I don't know that I've ever said it, but I could see myself saying, "I obviously didn't NEED another child." since we had 10 bio. before we adopted. But, I obviously didn't NEED #3-10 either. (Our first 2 were a boy and a girl, so everyone said we had the "perfect family".) But, I KNEW that our family was not complete ... before each and every child ... both bio. and adopted. No, I did not NEED to have 12 children; but the Lord clearly called us to add to our family each and every time. We definitely WANTED to add to our family. We could have added more bio. children. But, we CHOSE to "help an orphan" instead. That is what the Lord called us to at that time.

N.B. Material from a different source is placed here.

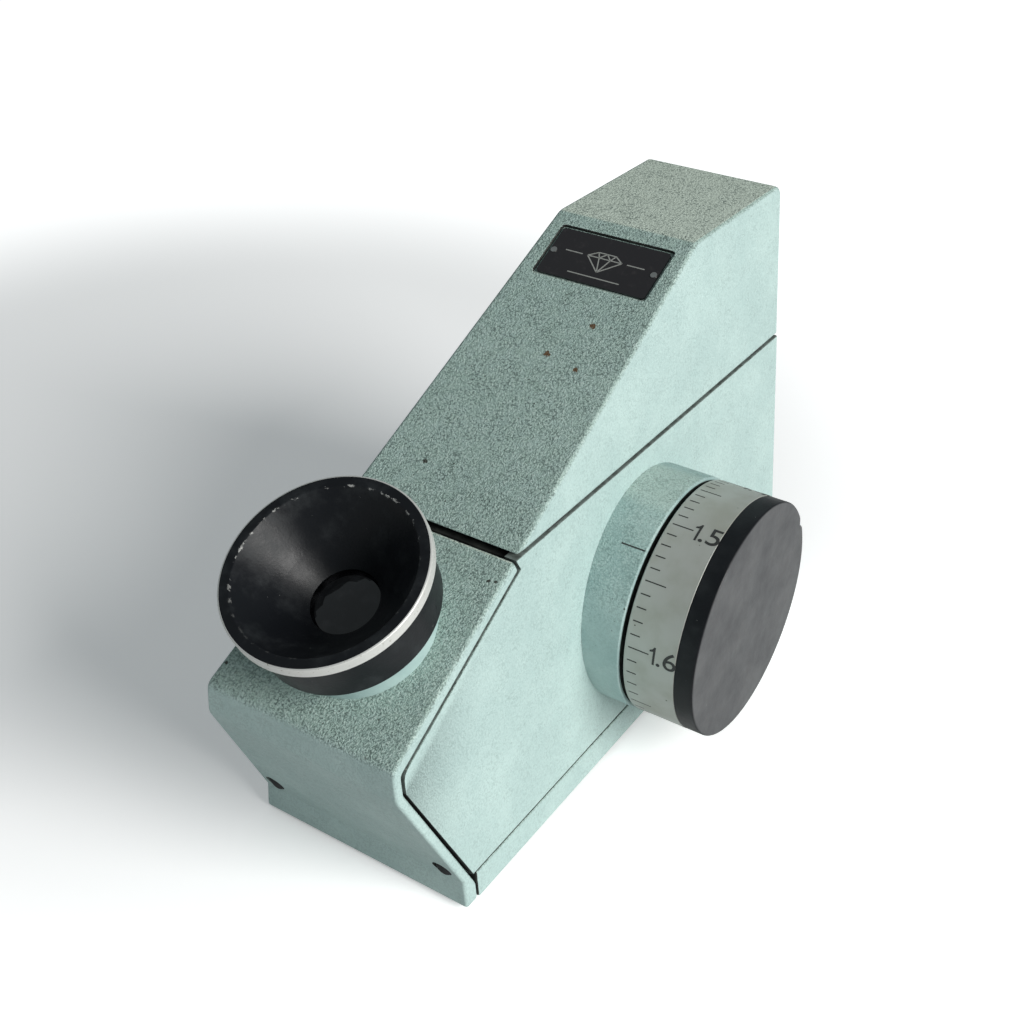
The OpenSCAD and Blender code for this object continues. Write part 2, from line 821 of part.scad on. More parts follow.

I, too, am not supportive of what I have seen of the Evangelical Adoption Crusade. I have personally seen quite a few families that appear to be adopting "because everyone else is" or "to do their good deed". I am very concerned about the pressure that some Christians are putting on others ... using the scripture verse saying that we are called to care for the orphans, as if it is the only scripture verse that is important, and as if EVERYONE is supposed to adopt.

Thanks for your posts that make us THINK. Always appreciated!

Laurel :)

Renee 8:06 PM  

It breaks my heart to hear that Christians are willing to cast ethics aside. That is a shame.

I do know that there are many Christians who have exposed corruption in the adoption process. I know Christians who have brought things to light which delayed or even prevented their own adoptions.

There are some people out there going about things the wrong way, but there are also a lot of people doing good and lovely things for orphans in Jesus name. Not only adopting..but feeding programs, clean water campaigns, education programs, helping others adopt, encouraging adoptive families in raising children who have survived trauma.

There are a lot of good things happening too. I am very sorry for the corruption and the evil doings. They are wrong.

However, we can't lose sight of the positive.

Margie 9:54 AM  

Thank you so very much for this. It is incredibly heartening to read a post and comments that look at this issue soberly, acknowledging the positive and negative in this movement.